# DNA testing for silkie chicks



## realsis (Jan 13, 2013)

Hi all, I just need a bit of encouragement. I had to get my silkie chicks tested for sex before they are shipped because I absolutely can not have a roo where I live. The problem is if they are mail I'll have to buy more chicks and start the process again and I'm not a wealthy person. It seems I'm feeling a bit discouraged. I would like it if I could have your prayers that the chicks turn out female! If they are Roos the farm will give them away to good homes but I will be left having to purchase and test more. I will find out next week what I will have to do. Hopefully I'll have my girls! Wish me luck! Fingers crossed! Guess I just need some encouragement. I've never been a lucky person! Maybe this time my luck will change? I really am excited for my chicks and have everything all ready for them.
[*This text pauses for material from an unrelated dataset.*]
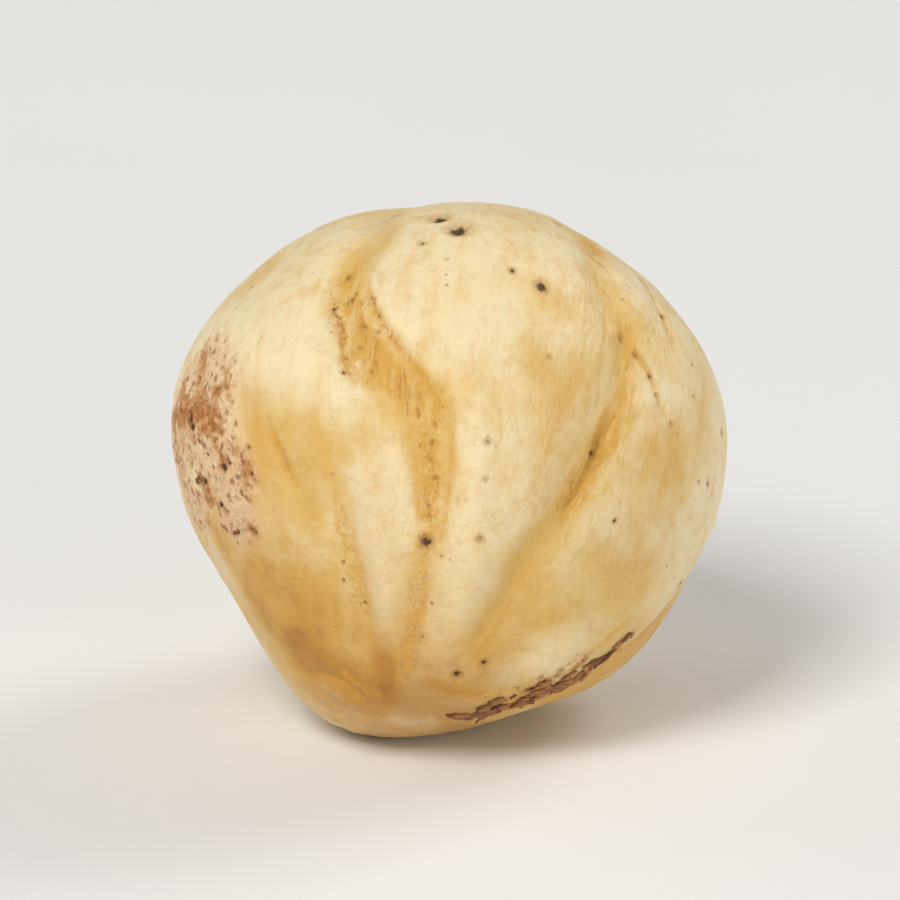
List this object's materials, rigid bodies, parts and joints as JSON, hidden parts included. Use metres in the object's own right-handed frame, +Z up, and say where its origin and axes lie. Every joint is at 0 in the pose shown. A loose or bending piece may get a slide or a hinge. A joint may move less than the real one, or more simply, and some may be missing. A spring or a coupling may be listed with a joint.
{
  "type": "hazelnut kernel",
  "caption": "Shelled, skinned hazelnut: a plump round seed with shallow furrows from foot to pointed crown, at rest on a small flat spot.",
  "frame": {"origin": "on the resting surface, under the middle of the seed's bounding box", "axes": "+Z up from the resting surface, -Y the side with the main furrow, the foot low at the front and the tip high at the back, +X to the right seen from the front"},
  "size_m": [0.0144, 0.0142, 0.0138],
  "materials": {
    "nut_flesh": "satin cream to golden seed flesh, matt in the furrows",
    "nut_skin": "matt red-brown papery skin, left in scraps"
  },
  "bodies": {
    "root": {"kernel": "nut_flesh"}
  },
  "joints": []
}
I have the brooder, feed, hen house, run, bedding, everything and I'd be crushed if I don't get at least two girls! I bought three. Well, thanks for listening to my story! I just hope and pray it turns out well!


----------



## kaufranc (Oct 3, 2012)

I hope and pray you get your girls. I want to see pictures of the little fluff balls!


----------



## Sundancers (Jun 20, 2012)

I wish you well with your chicks ...

On a side note: Why not get pullets from the local paper, farmers board or farmers ag. (I'm not sure where you live but it you ask around {like where you buy feed} someone should know someone ...)

Best of luck!


----------



## realsis (Jan 13, 2013)

Thank you so much for the words of encouragement! It means a lot to me! I did some fine print reading on the website where I got the chicks and I read if they are males after DNA I won't have to pay for the birds. Now, I was told different on the phone so I'm going to bring that to there attention. I've already bought the birds, shipping, and DNA and it sounds fishy that I would have to buy another bird if I don't recieve the bird. Hopefully they will do me right when and if that time comes. I'm really wanting the experience of raising and imprinting the chicks this is why I didn't get pullets. I'm just praying it will work out. One way or another I'm getting some chicks! Just hope my money wasn't waisted on the ones I have now... if the results are female they will be shipping soon. My heart sunk when I looked at some old DNA test results from the same farm. Out of all who had them tested one turned up female. That seems strange to me that out of 15 or so birds they we're all male but one? I'm just hoping that this will be different. I'd hate to think they are picking males on purpose.! They also wait till chicks are 2 months before they ship. I'd think a well versed breeder might see signs of gender by then but I'm not sure. Well I'll just have to wait and see. Thank you again for the encouragement!


----------